__Listed entries__
Start

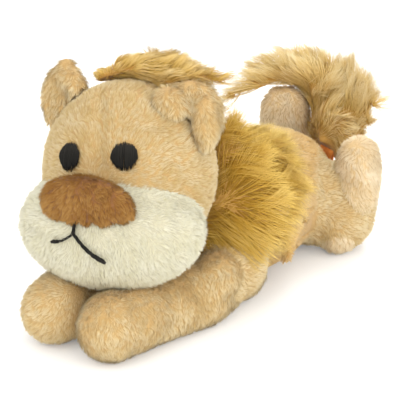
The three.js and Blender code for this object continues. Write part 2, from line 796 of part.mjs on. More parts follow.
/** A full tuft: a flattened egg of long pile with locks that fan out round it. */
function tuftForm() {
  const egg = {
    halfSizes: new THREE.Vector3(tuftHalfWidth, tuftHalfDepth, tuftHalfHeight),
    centre: inRump(...tailEnd),
    turn: new THREE.Euler(0, 0, toRadians(-rumpTurn)),
  };
  const locks = tuftLockShares.map((stops) => furLock(
    [[0, 0, 0], ...stops].map(([across, back, up]) => inRump(
      tailEnd.x + tuftReach * across,
      tailEnd.y + tuftReach * back,
      tailEnd.z + tuftReach * up,
    )),
    alongRump(0, 1, 0),
    tuftLockThickness,
    tuftLockWidth,
  ));
  return locks.reduce((sum, lock) => sum.add(lock), solidOf(eggForm(egg)));
}

function addTail() {
  const pivot = inRump(...tailRoot);
  const axis = alongRump(-1, 0, 0);
  const bodyRoom = sweptRoom(stuffedForm(bodyForm, seamGap), pivot, axis, 0, -tailDrop);
  addPiece('tail_core', tailCore().subtract(bodyRoom), plushTan);
  // Past half its fold a hind foot is clear of the tuft.
  let tuft = tuftForm().subtract(tailCore(seamGap)).subtract(bodyRoom);
  for (const leg of Object.values(hindLegs)) {
    const legRoom = stuffedForm(leg.form, seamGap);
    tuft = tuft.subtract(sweptRoom(legRoom, pivot, axis, 0, -tailDrop));
    tuft = tuft.subtract(sweptRoom(legRoom, leg.pivot, leg.axis, 0, leg.turn / 2));
  }
  addPiece('tail_tuft', tuft, longPile);
}

/** A folded ribbon, its two ends held in the rump seam. */
function addLabel() {
  const fold = 3 * ribbonThickness;
  const outline = new THREE.Shape([
    new THREE.Vector2(0, 0),
    new THREE.Vector2(ribbonThickness, 0),
    new THREE.Vector2(ribbonThickness, labelLength - ribbonThickness),
    new THREE.Vector2(fold - ribbonThickness, labelLength - ribbonThickness),
    new THREE.Vector2(fold - ribbonThickness, 0),
    new THREE.Vector2(fold, 0),
    new THREE.Vector2(fold, labelLength),
    new THREE.Vector2(0, labelLength),
  ]);
  const geometry = new THREE.ExtrudeGeometry(outline, { depth: labelWidth, bevelEnabled: false });
  geometry.rotateX(Math.PI / 2);
  geometry.rotateZ(Math.PI / 2);
  geometry.translate(-labelAside - labelWidth / 2, rumpLength, bodySeamHeight);
  geometry.applyMatrix4(rumpFrame);
  addPiece('label', solidOf(geometry).subtract(stuffedForm(bodyForm, seamGap)), orangeRibbon);
}

addBody();
addMane();
addHead();
addNose();
addEye('left_eye', 1);
addEye('right_eye', -1);
addMouth();
addEar('left');
addEar('right');
addCrest();
addForeleg('left');
addForeleg('right');
addHindLeg('left');
addHindLeg('right');
addTail();
addLabel();

export default lion;
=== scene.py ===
"""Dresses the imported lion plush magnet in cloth, pile, long fur, thread and ribbon, in a pale studio."""

import logging
import math
from collections.abc import Callable, Iterable
from dataclasses import dataclass, field
from enum import Enum

import bmesh
import bpy
import numpy as np
from bpy.types import Material, Mesh, Node, NodeSocket, NodeTree, Object
from mathutils import Euler, Matrix, Vector
from mathutils.bvhtree import BVHTree
from mathutils.kdtree import KDTree


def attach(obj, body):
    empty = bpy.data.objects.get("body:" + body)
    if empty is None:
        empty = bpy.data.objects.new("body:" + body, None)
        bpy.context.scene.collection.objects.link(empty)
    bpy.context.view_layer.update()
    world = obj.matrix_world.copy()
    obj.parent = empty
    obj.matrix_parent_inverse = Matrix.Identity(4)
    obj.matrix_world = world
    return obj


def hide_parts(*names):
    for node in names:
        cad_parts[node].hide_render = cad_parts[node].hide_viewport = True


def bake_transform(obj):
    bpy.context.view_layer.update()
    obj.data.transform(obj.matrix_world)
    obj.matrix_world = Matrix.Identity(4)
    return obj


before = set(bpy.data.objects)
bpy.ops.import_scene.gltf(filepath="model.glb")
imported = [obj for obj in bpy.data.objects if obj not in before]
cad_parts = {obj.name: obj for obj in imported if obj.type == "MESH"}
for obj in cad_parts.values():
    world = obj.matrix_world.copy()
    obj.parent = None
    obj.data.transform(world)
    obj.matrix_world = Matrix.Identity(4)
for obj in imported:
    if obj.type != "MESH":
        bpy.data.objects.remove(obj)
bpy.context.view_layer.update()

log = logging.getLogger("lion")
MM = 0.001
BAKE_UV = "OFBake"
# How far above the table the lowest strands and covers lie, and how high the lowest fibre roots.
LOWEST_STRAND, LOWEST_COVER, LOWEST_ROOT = 0.1 * MM, 0.3 * MM, 0.4 * MM

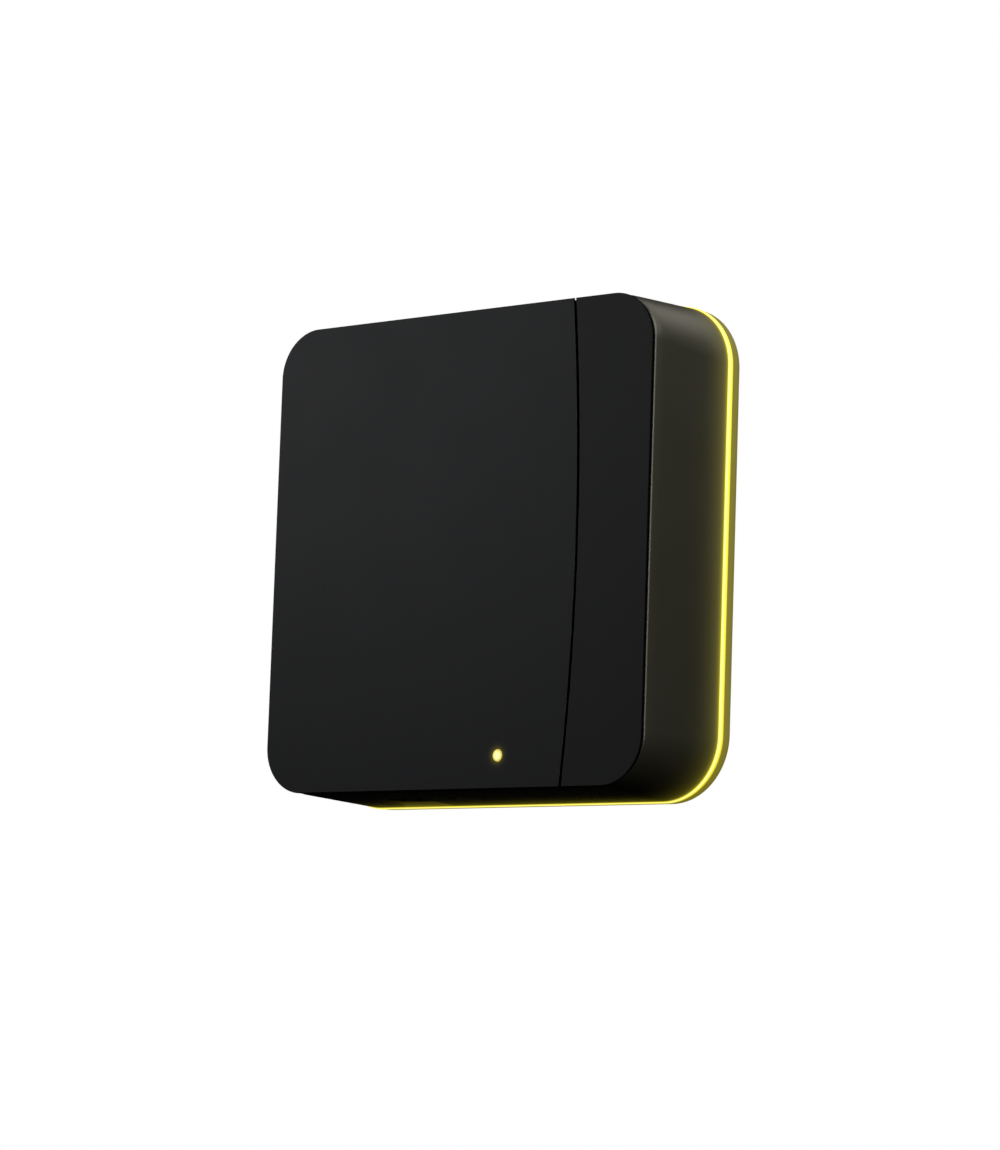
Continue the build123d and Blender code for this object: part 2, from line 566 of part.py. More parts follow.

End

__What needs to be done__
Using the data above, return each line exactly as written.

__Written reply__
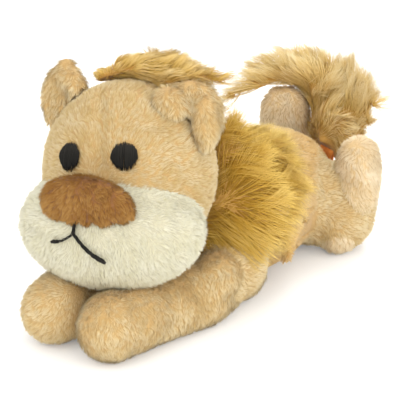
The three.js and Blender code for this object continues. Write part 2, from line 796 of part.mjs on. More parts follow.
/** A full tuft: a flattened egg of long pile with locks that fan out round it. */
function tuftForm() {
  const egg = {
    halfSizes: new THREE.Vector3(tuftHalfWidth, tuftHalfDepth, tuftHalfHeight),
    centre: inRump(...tailEnd),
    turn: new THREE.Euler(0, 0, toRadians(-rumpTurn)),
  };
  const locks = tuftLockShares.map((stops) => furLock(
    [[0, 0, 0], ...stops].map(([across, back, up]) => inRump(
      tailEnd.x + tuftReach * across,
      tailEnd.y + tuftReach * back,
      tailEnd.z + tuftReach * up,
    )),
    alongRump(0, 1, 0),
    tuftLockThickness,
    tuftLockWidth,
  ));
  return locks.reduce((sum, lock) => sum.add(lock), solidOf(eggForm(egg)));
}

function addTail() {
  const pivot = inRump(...tailRoot);
  const axis = alongRump(-1, 0, 0);
  const bodyRoom = sweptRoom(stuffedForm(bodyForm, seamGap), pivot, axis, 0, -tailDrop);
  addPiece('tail_core', tailCore().subtract(bodyRoom), plushTan);
  // Past half its fold a hind foot is clear of the tuft.
  let tuft = tuftForm().subtract(tailCore(seamGap)).subtract(bodyRoom);
  for (const leg of Object.values(hindLegs)) {
    const legRoom = stuffedForm(leg.form, seamGap);
    tuft = tuft.subtract(sweptRoom(legRoom, pivot, axis, 0, -tailDrop));
    tuft = tuft.subtract(sweptRoom(legRoom, leg.pivot, leg.axis, 0, leg.turn / 2));
  }
  addPiece('tail_tuft', tuft, longPile);
}

/** A folded ribbon, its two ends held in the rump seam. */
function addLabel() {
  const fold = 3 * ribbonThickness;
  const outline = new THREE.Shape([
    new THREE.Vector2(0, 0),
    new THREE.Vector2(ribbonThickness, 0),
    new THREE.Vector2(ribbonThickness, labelLength - ribbonThickness),
    new THREE.Vector2(fold - ribbonThickness, labelLength - ribbonThickness),
    new THREE.Vector2(fold - ribbonThickness, 0),
    new THREE.Vector2(fold, 0),
    new THREE.Vector2(fold, labelLength),
    new THREE.Vector2(0, labelLength),
  ]);
  const geometry = new THREE.ExtrudeGeometry(outline, { depth: labelWidth, bevelEnabled: false });
  geometry.rotateX(Math.PI / 2);
  geometry.rotateZ(Math.PI / 2);
  geometry.translate(-labelAside - labelWidth / 2, rumpLength, bodySeamHeight);
  geometry.applyMatrix4(rumpFrame);
  addPiece('label', solidOf(geometry).subtract(stuffedForm(bodyForm, seamGap)), orangeRibbon);
}

addBody();
addMane();
addHead();
addNose();
addEye('left_eye', 1);
addEye('right_eye', -1);
addMouth();
addEar('left');
addEar('right');
addCrest();
addForeleg('left');
addForeleg('right');
addHindLeg('left');
addHindLeg('right');
addTail();
addLabel();

export default lion;
=== scene.py ===
"""Dresses the imported lion plush magnet in cloth, pile, long fur, thread and ribbon, in a pale studio."""

import logging
import math
from collections.abc import Callable, Iterable
from dataclasses import dataclass, field
from enum import Enum

import bmesh
import bpy
import numpy as np
from bpy.types import Material, Mesh, Node, NodeSocket, NodeTree, Object
from mathutils import Euler, Matrix, Vector
from mathutils.bvhtree import BVHTree
from mathutils.kdtree import KDTree


def attach(obj, body):
    empty = bpy.data.objects.get("body:" + body)
    if empty is None:
        empty = bpy.data.objects.new("body:" + body, None)
        bpy.context.scene.collection.objects.link(empty)
    bpy.context.view_layer.update()
    world = obj.matrix_world.copy()
    obj.parent = empty
    obj.matrix_parent_inverse = Matrix.Identity(4)
    obj.matrix_world = world
    return obj


def hide_parts(*names):
    for node in names:
        cad_parts[node].hide_render = cad_parts[node].hide_viewport = True


def bake_transform(obj):
    bpy.context.view_layer.update()
    obj.data.transform(obj.matrix_world)
    obj.matrix_world = Matrix.Identity(4)
    return obj


before = set(bpy.data.objects)
bpy.ops.import_scene.gltf(filepath="model.glb")
imported = [obj for obj in bpy.data.objects if obj not in before]
cad_parts = {obj.name: obj for obj in imported if obj.type == "MESH"}
for obj in cad_parts.values():
    world = obj.matrix_world.copy()
    obj.parent = None
    obj.data.transform(world)
    obj.matrix_world = Matrix.Identity(4)
for obj in imported:
    if obj.type != "MESH":
        bpy.data.objects.remove(obj)
bpy.context.view_layer.update()

log = logging.getLogger("lion")
MM = 0.001
BAKE_UV = "OFBake"
# How far above the table the lowest strands and covers lie, and how high the lowest fibre roots.
LOWEST_STRAND, LOWEST_COVER, LOWEST_ROOT = 0.1 * MM, 0.3 * MM, 0.4 * MM

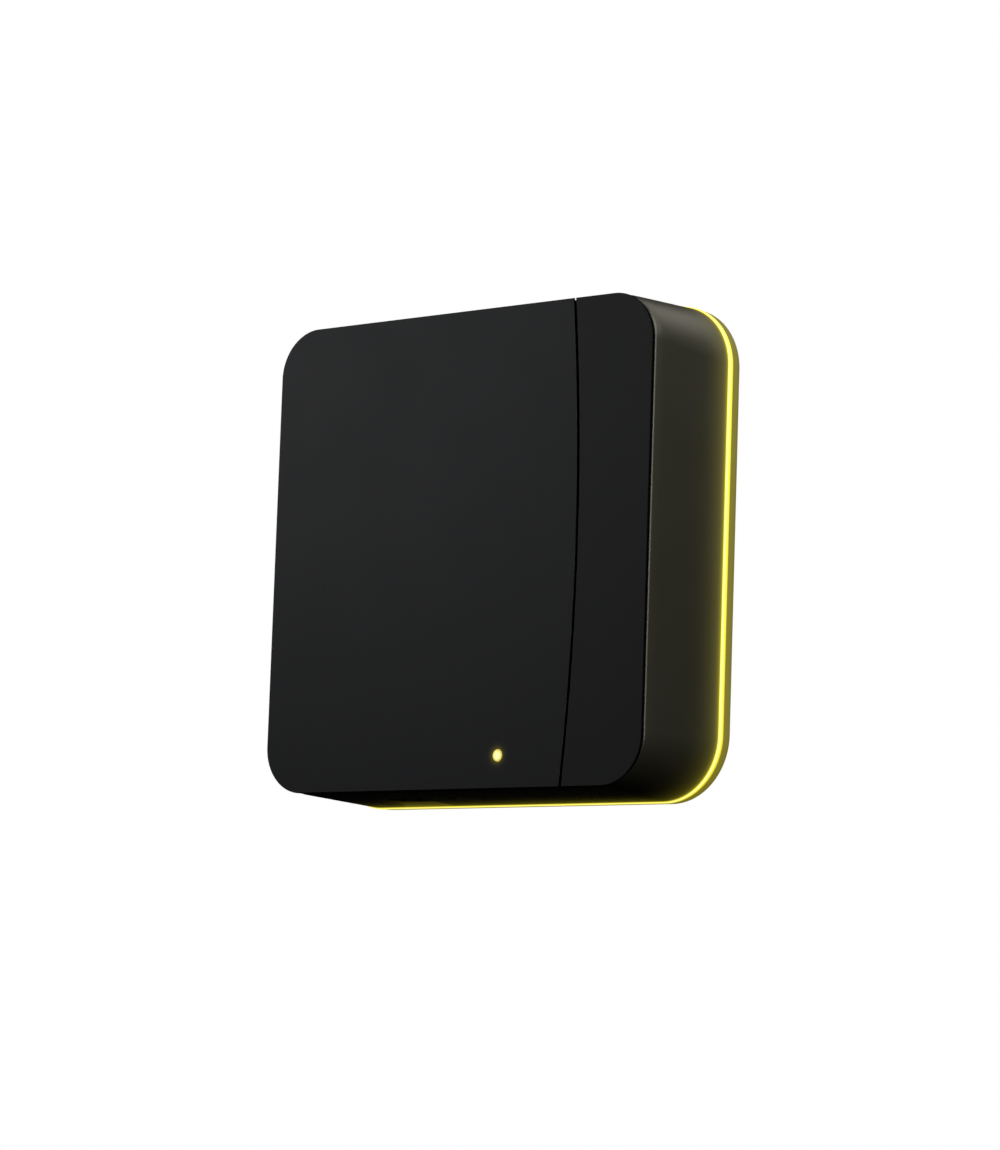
Continue the build123d and Blender code for this object: part 2, from line 566 of part.py. More parts follow.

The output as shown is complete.